Только в воскресный день к вечеру Кондрат сумел освободиться от всех этих дел и пойти к Бур иле. Юноше хотелось поблагодарить деда за его помощь, а главное – увидеть Маринку.
Нарядившись в новый жупан, натянув мягкие сапоги, опоясавшись саблей покойного отца, Кондрат залихватски заломил шапку-кабардинку[11]. Он оседлал своего иноходца и выехал со двора.
Работа на свежем воздухе укрепила Хурделицу. Теперь он с наслаждением почувствовал, что по-прежнему крепко сидит в седле и с былой ловкостью может управлять низкорослой татарской лошадью. Не выдержав искушения, Хурделица дал коню шпоры. Застоявшийся за время болезни хозяина иноходец, казалось, был рад такой разминке и галопом понес седока вдоль по зеленому переулку.

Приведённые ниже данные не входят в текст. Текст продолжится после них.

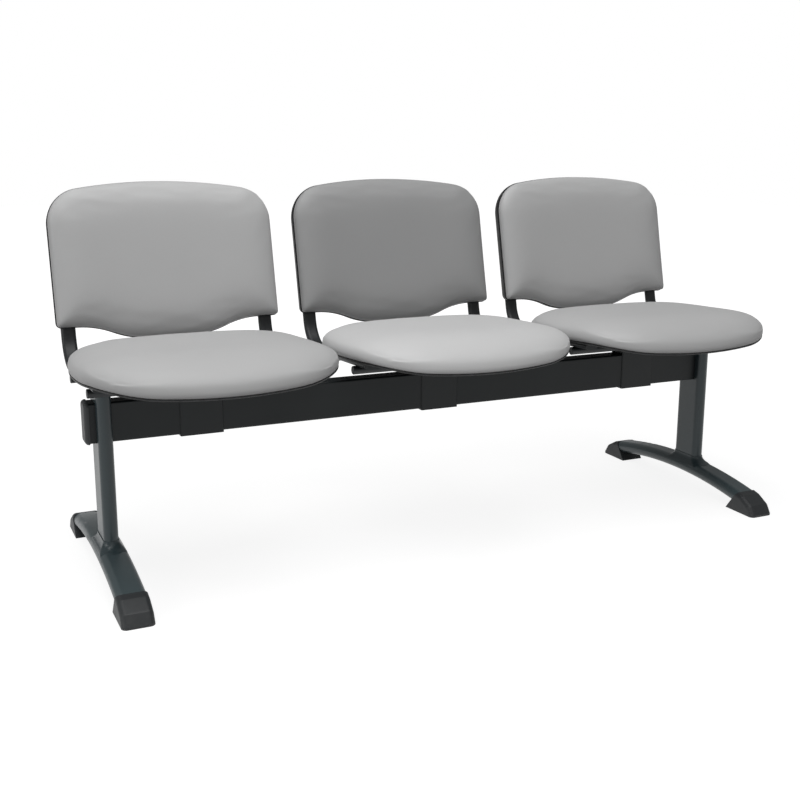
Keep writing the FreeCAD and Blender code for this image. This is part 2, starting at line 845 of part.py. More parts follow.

Проскакав к центру слободы, где понор было погуще, он перевел своего иноходца на медленную рысцу и, озорно улыбнувшись, запел:
Пан Старостин[12] Козерацький,
Він їв хліб наш гайдамацький,
Як пустили панича
Без окупу й могорича,
То додому так погнав,
Що й cnacибi не сказав…
Его не по-юношески сильный низкий голос прорезал сонную тишину слободы. У плетней появились слобожане: хлопцы, девчата, а затем и старые казаки. Глядя вслед молодцеватому всаднику, они улыбались гайдамацкой задорной песне. И по слободе пошел слух, что Кондратка Хурделица, которого мучили в панской темнице, снова крепко сидит в седле, видать, готов отплатить своим обидчикам за себя и за своего батьку.
Кондрат остановил коня у поноры Бурилы. Всадник выпрыгнул из седла и отдал поводья выбежавшей навстречу Маринке.
В горнице у старого запорожца сидел чернобровый мужчина.
– Человека этого, крестник, зовут Лукой. Сербиянин он торговый, от басурман потерпевший много, и живет пока у меня, – сказал запорожец.